Cette attitude se maintient toujours d’une certaine manière. Les médias sociaux se sont emparés d’un sondage de l’École de droit de l’Université Marquette dévoilant que le soutien des électeurs.trices de race blanche du Wisconsin était passé de 59 % à 49 % en quelques mois. Un autre sondage fait état du même glissement au plan national. Il est intéressant de noter que le soutien des Noirs.es à Black Lives Matter n’a pas changé. Il vaut aussi la peine de signaler que, pour un sondeur, le fait de lier Black Lives Matter à la justice raciale dans ses questions fait preuve de paresse intellectuelle. Black Lives Matter est un mouvement, mais aussi une prise de position : vous êtes d’accord avec cela ou vous ne l’êtes pas. Si vous répondez : « c’est selon », vous ne l’êtes pas et ne le serez jamais. Si, comme Nikki Haley (ambassadrice américaine à l’ONU jusqu’à l’an dernier, nommée par D. Trump), vous ne vous intéressez qu’aux Noirs.es qui meurent de la manière la plus conforme à vos attentes, vous ne soutiendrez jamais le combat pour la justice raciale et l’égalité. Les sondeurs ne peuvent signaler les glissements des supporters blancs.hes qui mentaient dès le point de départ.
Il est assez stupide et plutôt offensant de faire reposer les revendications visant à mettre fin à la brutalité policière sur les sentiments de la population blanche. On ne va pas consulter les renards pour fixer les mesures à prendre pour qu’ils cessent de tuer les poules.
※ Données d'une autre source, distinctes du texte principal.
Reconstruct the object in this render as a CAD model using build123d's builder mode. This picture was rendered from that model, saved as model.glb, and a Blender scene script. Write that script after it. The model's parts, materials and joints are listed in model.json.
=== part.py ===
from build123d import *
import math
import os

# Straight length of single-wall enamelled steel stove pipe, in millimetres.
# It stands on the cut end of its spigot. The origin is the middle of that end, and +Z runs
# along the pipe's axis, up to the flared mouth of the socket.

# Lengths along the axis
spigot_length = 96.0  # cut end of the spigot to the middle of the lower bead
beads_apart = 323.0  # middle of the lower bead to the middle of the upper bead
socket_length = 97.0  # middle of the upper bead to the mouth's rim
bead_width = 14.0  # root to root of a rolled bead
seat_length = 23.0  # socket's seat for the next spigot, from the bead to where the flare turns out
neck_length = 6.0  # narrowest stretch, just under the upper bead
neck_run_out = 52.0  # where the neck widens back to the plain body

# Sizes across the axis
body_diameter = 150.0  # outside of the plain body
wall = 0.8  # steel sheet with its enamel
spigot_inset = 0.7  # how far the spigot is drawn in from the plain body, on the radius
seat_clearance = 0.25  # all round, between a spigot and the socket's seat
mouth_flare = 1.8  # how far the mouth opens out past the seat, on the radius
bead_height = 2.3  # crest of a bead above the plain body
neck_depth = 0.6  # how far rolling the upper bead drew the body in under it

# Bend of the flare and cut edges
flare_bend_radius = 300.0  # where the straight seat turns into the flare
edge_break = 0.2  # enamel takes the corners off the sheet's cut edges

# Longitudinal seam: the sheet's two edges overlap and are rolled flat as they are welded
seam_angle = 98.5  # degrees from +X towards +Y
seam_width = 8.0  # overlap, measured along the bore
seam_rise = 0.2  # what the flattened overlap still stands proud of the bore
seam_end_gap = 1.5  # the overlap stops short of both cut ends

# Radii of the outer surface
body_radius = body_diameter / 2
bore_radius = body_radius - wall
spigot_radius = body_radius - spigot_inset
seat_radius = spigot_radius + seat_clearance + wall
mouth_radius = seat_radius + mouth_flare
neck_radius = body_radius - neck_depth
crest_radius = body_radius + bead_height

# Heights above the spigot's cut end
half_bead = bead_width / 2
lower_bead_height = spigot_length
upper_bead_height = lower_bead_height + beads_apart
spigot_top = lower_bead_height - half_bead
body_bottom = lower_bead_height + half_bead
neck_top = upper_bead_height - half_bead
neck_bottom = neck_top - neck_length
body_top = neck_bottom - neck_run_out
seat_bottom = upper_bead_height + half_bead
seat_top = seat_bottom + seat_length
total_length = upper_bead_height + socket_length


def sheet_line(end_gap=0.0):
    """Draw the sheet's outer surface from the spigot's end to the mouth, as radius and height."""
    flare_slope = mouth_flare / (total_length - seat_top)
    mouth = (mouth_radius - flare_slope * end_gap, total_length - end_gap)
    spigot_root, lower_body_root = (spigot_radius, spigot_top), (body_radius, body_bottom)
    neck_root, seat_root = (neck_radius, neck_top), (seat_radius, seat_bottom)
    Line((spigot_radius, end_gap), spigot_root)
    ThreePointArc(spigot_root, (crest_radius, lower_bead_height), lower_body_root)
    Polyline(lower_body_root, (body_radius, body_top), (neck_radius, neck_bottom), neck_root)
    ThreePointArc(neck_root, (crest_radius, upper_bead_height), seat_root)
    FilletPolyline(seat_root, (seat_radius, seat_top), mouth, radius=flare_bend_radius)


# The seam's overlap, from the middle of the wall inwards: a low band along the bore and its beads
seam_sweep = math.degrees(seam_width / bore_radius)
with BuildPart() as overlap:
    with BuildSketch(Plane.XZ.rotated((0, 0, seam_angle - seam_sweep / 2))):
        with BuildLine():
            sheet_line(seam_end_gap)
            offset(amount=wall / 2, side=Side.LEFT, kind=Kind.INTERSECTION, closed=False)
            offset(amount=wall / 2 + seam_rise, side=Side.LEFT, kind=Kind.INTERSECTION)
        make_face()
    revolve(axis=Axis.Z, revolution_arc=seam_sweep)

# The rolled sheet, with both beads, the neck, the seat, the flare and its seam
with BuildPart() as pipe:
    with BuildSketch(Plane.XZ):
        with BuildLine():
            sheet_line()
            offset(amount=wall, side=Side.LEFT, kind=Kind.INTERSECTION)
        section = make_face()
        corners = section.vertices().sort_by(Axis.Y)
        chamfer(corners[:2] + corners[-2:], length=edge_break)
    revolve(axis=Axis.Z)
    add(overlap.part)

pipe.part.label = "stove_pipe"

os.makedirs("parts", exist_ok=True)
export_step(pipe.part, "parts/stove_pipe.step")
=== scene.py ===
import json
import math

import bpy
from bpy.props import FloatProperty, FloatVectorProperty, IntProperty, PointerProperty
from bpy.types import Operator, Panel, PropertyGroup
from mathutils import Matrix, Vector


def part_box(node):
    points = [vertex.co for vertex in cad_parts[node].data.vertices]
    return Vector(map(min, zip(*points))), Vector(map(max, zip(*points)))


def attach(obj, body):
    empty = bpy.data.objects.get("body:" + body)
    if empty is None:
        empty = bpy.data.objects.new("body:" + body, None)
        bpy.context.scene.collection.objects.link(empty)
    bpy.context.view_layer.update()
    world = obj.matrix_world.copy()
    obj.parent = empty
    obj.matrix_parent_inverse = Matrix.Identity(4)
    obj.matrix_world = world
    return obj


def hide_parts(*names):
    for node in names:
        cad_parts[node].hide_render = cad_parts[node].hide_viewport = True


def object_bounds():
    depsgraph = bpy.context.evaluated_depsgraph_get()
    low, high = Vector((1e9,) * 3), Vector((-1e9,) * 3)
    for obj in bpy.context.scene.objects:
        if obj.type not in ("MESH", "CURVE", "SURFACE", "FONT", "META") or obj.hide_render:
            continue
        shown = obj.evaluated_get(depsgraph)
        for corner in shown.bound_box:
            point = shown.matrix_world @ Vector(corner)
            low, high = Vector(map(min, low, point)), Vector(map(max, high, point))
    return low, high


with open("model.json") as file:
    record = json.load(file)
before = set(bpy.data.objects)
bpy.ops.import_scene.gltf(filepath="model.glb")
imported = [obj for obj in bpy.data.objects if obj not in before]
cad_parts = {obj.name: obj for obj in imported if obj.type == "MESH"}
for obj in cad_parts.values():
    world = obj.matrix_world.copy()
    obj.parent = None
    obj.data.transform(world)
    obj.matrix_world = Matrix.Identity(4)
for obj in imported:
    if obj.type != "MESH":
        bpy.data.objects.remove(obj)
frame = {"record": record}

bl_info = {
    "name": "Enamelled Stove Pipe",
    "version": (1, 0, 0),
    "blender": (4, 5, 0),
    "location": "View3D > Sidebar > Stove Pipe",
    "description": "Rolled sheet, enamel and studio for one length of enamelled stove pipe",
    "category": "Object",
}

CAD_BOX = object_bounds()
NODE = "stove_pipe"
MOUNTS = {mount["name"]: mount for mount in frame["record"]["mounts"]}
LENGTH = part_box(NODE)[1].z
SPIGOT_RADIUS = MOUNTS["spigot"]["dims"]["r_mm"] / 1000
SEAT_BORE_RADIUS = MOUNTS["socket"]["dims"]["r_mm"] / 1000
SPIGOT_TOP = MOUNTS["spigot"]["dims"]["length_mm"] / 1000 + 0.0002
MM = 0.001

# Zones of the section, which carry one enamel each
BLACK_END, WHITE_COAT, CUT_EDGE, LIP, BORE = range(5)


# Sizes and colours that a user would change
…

Et tant que nous y sommes, je voudrais demander aux blancs.hes ce que nous aurions dû faire pour les rassurer dans leur soutien sans conviction, alors que nous revendiquons de ne pas être tués.es à bout portant par les policiers.ères ? De ne pas être tirés.es dans le dos sept fois ? Nous avons essayé de ne pas être choqués.es quand on nous tire dans le dos. Quand ça arrive, vous laissez nos meurtriers retourner à leur tâche de continuer à nous tuer. Vous acceptez que nous protestions, mais civilement et sans désobéissance (aux règles). C’est ce que nous faisons, mais ces protestations ne font jamais les manchettes. Le seul moment où ça arrive c’est lorsque Bill Barr (ministre de la justice) lâche les gaz lacrymogènes contre les manifestants.es en plein jour pour que le Président puisse se faire prendre en photo. Engagez-vous dans la désobéissance civile, mais sans violence, dites-vous. Nous l’avons essayé, mais nous avons été reçus.es avec les gaz, les grenades assourdissantes, les balles en caoutchouc et les membres de groupes d’auto-défense qui nous tirent dessus avec leur AR-15 et à qui la police offre un verre d’eau par la suite.
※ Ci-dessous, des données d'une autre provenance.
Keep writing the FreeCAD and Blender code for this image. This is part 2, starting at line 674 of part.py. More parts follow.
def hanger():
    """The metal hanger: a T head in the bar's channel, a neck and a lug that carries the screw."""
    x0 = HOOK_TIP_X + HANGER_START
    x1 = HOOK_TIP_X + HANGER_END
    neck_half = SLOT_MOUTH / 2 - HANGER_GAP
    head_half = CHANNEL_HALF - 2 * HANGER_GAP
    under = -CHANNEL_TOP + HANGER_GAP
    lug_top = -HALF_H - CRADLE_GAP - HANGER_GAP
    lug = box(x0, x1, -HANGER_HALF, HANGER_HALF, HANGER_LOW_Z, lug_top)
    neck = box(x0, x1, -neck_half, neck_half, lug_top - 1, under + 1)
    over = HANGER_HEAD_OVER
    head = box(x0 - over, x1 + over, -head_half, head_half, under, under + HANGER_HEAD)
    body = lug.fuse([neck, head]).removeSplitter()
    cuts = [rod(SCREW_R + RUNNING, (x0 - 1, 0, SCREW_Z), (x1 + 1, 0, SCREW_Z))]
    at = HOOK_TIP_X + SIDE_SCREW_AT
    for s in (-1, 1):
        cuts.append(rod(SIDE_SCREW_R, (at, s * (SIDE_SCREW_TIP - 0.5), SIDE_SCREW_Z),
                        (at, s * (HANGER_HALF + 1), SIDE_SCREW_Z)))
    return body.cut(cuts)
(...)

Il n’y a aucun moyen de protester contre la suprématie blanche qui puisse recevoir l’approbation des suprémacistes blancs. Aucun moyen de protester contre le racisme dans les institutions qui sera accepté par les institutions racistes. La population blanche a tout un attirail d’idées sur la meilleure manière pour les Noirs.es, de mourir. Mais l’imagination lui manque quand il s’agit de laisser cette population vivre en paix sans harcèlement ni brutalité de la part des forces policières ou de n’importe quel blanc armé.
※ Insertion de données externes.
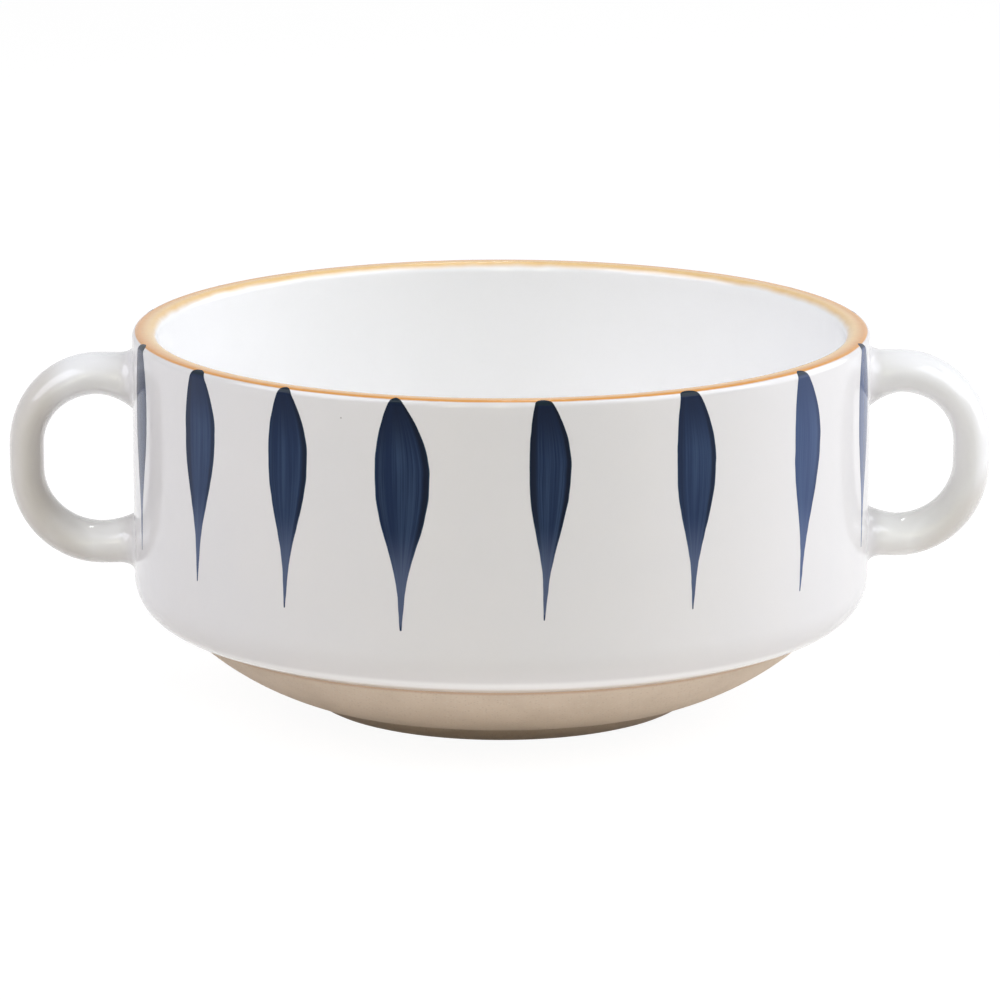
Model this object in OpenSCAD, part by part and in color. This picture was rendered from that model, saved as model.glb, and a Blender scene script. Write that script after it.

Nous voilà donc à peine trois mois après la mort par étouffement de G. Floyd et, déjà l’alliance avec la population blanche a du plomb dans l’aile. Derek Chauvin (le policier qui a tué G. Floyd) regardait directement le téléphone cellulaire qui le filmait. Il a forcé toute la population américaine blanche à se regarder dans ce miroir et, pendant quelques minutes, elle a été horrifiée par ce qu’elle voyait.
Ce moment est maintenant passé. Ladite population blanche n’a pu se regarder que jusqu’à ce qu’elle tourne les yeux. Une grande majorité n’a pu qu’observer avec insistance et durant un bref moment, le système de brutalité et d’oppression qu’elle soutient tacitement, pour finalement tirer sa conclusion habituelle : les Noirs.es le méritent. Tuer des Noirs.es constitue une auto-défense et un Noir, même paralysé, est toujours une menace qui mérite qu’on l’attache à son lit.
Finalement, pour une majorité des blancs.hes, l’été de la mort de G. Floyd a été un moment d’évasion. Comme si c’était un voyage en safari au Ghana pour observer quelques lions, faire l’amour avec un.e noir.e qui travaille là-bas et en apprendre beaucoup plus sur la traite des esclaves. C’est maintenant la fin des vacances et cette majorité doit reprendre le sérieux travail de renforcer la suprématie blanche, les privilèges qui en découlent et, au final, réélire le Président fanatique.
Si vous pensiez que la mort de G. Floyd allait mener à des changements structurels, alors vous ne connaissez pas les Blancs.hes comme je les connais.